▸ Directive: From the records below, extract only the lines running from the line with "build_pot(clay)" to the line with "for node in", both lines included, reproducing them exactly.
>> BEGIN
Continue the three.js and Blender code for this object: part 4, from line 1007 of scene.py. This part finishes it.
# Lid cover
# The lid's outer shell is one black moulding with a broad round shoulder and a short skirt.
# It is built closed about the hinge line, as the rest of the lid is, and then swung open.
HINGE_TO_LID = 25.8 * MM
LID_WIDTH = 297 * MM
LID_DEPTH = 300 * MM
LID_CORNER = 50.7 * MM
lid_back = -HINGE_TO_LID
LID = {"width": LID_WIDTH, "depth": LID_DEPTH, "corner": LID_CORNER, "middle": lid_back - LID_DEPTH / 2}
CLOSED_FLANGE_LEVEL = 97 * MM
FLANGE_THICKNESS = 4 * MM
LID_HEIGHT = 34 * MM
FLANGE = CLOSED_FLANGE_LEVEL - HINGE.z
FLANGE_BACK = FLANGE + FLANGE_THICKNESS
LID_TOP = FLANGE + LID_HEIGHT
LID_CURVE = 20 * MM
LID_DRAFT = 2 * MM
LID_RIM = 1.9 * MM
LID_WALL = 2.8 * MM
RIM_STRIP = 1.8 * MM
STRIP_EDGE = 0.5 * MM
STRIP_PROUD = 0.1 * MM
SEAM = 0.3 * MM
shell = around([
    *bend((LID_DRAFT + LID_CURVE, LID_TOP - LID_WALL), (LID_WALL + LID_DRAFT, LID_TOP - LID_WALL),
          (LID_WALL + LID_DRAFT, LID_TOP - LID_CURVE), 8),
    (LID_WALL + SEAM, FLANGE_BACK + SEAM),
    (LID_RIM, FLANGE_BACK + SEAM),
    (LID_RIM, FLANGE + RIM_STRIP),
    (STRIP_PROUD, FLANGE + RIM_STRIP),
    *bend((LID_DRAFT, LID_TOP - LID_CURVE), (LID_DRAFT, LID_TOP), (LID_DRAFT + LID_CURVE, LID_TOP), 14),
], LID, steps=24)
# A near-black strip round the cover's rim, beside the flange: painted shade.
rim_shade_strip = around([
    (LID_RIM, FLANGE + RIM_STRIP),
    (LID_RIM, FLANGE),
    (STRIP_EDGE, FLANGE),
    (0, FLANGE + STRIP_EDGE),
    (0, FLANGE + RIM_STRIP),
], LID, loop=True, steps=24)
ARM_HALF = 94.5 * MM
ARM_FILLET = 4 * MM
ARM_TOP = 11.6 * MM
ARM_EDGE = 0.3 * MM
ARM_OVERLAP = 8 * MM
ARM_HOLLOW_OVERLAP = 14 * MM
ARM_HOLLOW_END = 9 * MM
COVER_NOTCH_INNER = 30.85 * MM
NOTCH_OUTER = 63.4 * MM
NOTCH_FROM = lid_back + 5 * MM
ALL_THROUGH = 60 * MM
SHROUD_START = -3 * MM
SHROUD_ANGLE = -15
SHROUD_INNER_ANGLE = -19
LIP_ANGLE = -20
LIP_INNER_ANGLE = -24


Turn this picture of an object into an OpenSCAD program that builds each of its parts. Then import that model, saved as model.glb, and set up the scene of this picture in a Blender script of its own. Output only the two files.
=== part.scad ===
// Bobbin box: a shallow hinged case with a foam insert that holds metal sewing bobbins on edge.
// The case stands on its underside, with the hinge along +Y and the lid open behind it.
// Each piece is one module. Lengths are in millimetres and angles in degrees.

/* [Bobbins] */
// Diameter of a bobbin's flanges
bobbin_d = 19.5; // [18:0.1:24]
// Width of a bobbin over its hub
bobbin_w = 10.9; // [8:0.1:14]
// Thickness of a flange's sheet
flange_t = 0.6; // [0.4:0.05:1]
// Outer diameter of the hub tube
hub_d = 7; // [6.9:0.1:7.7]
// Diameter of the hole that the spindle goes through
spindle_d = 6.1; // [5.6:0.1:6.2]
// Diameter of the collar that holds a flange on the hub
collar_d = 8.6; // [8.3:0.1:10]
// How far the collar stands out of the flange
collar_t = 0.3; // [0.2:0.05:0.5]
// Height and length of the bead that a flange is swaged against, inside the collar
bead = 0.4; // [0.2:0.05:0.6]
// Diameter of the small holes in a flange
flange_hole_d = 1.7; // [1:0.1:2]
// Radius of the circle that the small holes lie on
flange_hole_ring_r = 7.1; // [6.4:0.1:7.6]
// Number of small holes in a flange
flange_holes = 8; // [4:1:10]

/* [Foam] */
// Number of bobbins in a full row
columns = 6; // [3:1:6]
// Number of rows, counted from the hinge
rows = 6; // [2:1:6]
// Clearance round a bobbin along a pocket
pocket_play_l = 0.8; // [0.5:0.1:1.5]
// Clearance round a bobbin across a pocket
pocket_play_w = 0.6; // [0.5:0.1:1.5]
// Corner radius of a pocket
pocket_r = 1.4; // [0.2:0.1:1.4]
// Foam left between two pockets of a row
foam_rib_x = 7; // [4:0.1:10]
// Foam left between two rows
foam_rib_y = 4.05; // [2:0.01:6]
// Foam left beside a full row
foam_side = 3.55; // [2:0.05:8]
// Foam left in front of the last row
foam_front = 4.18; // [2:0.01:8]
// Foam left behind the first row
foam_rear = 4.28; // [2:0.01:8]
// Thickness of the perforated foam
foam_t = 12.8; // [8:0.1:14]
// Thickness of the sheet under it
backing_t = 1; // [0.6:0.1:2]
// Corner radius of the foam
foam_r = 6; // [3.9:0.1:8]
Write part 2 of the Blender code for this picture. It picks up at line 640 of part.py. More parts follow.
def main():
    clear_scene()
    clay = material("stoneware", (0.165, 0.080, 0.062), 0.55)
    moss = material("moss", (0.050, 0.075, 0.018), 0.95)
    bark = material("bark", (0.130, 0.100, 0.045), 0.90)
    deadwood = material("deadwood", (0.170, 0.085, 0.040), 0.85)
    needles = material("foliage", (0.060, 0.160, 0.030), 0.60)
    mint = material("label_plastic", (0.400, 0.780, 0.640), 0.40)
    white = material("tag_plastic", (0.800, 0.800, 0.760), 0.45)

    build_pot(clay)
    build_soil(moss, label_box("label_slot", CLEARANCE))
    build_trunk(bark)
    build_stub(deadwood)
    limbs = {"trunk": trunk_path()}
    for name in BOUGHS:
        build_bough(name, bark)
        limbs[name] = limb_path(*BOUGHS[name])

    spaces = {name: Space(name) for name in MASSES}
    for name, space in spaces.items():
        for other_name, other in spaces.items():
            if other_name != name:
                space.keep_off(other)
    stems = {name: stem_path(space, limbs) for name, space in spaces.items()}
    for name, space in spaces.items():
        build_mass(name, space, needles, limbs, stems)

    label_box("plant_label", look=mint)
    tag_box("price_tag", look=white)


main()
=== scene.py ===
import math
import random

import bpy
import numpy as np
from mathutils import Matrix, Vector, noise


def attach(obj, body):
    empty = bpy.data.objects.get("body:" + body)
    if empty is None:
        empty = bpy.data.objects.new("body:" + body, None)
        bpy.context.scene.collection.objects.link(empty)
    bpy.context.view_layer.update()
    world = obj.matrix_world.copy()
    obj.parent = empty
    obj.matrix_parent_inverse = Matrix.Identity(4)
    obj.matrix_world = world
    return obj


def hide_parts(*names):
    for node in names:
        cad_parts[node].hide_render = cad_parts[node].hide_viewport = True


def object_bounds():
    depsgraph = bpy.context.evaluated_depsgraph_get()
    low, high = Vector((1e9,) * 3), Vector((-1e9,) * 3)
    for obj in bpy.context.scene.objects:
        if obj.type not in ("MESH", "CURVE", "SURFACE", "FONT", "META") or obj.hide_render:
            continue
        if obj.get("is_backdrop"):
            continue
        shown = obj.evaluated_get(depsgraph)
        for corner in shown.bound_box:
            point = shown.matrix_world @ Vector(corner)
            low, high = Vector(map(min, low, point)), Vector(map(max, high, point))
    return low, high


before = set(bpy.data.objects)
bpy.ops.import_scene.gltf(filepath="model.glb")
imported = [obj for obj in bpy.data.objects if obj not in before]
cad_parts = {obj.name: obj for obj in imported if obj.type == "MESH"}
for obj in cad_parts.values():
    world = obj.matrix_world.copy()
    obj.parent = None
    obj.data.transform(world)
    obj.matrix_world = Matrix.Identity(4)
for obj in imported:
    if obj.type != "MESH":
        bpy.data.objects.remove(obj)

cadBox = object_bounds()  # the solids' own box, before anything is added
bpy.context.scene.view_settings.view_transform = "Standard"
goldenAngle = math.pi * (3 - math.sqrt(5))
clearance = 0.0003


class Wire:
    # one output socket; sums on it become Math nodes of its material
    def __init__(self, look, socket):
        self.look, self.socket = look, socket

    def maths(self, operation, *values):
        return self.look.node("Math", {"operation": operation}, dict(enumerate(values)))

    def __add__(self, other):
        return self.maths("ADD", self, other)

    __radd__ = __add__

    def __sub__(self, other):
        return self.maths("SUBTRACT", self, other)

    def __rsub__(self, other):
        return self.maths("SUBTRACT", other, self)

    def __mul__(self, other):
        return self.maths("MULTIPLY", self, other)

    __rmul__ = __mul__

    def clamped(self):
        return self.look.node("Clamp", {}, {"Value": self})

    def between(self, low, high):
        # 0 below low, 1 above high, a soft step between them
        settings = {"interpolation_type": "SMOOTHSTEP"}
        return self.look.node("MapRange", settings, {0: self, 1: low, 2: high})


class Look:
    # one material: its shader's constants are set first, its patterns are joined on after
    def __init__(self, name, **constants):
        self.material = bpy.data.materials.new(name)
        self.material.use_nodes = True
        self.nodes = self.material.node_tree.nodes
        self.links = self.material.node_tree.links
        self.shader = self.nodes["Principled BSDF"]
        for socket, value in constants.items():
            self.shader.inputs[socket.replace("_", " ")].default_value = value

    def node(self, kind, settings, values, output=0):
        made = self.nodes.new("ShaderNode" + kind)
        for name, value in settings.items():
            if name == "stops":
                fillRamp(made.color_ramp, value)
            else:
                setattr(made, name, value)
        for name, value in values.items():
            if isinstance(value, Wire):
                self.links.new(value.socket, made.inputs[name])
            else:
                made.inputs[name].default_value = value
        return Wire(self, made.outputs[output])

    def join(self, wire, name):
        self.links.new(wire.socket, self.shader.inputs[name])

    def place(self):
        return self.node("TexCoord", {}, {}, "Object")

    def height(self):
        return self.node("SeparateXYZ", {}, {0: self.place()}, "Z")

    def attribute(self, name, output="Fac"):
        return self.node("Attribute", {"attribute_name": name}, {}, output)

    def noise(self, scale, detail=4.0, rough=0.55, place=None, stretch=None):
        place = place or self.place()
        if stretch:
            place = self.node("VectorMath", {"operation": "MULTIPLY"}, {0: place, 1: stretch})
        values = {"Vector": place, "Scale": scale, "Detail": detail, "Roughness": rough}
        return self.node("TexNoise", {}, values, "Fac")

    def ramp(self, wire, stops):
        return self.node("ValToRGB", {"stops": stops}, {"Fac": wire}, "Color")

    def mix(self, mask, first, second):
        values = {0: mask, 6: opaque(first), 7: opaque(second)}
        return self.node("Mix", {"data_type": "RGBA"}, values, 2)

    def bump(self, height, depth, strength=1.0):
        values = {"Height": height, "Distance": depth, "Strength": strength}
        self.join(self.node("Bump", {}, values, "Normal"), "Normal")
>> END
▸ Solution for this problem:
    build_pot(clay)
    build_soil(moss, label_box("label_slot", CLEARANCE))
    build_trunk(bark)
    build_stub(deadwood)
    limbs = {"trunk": trunk_path()}
    for name in BOUGHS:
        build_bough(name, bark)
        limbs[name] = limb_path(*BOUGHS[name])

    spaces = {name: Space(name) for name in MASSES}
    for name, space in spaces.items():
        for other_name, other in spaces.items():
            if other_name != name:
                space.keep_off(other)
    stems = {name: stem_path(space, limbs) for name, space in spaces.items()}
    for name, space in spaces.items():
        build_mass(name, space, needles, limbs, stems)

    label_box("plant_label", look=mint)
    tag_box("price_tag", look=white)


main()
=== scene.py ===
import math
import random

import bpy
import numpy as np
from mathutils import Matrix, Vector, noise


def attach(obj, body):
    empty = bpy.data.objects.get("body:" + body)
    if empty is None:
        empty = bpy.data.objects.new("body:" + body, None)
        bpy.context.scene.collection.objects.link(empty)
    bpy.context.view_layer.update()
    world = obj.matrix_world.copy()
    obj.parent = empty
    obj.matrix_parent_inverse = Matrix.Identity(4)
    obj.matrix_world = world
    return obj


def hide_parts(*names):
    for node in names:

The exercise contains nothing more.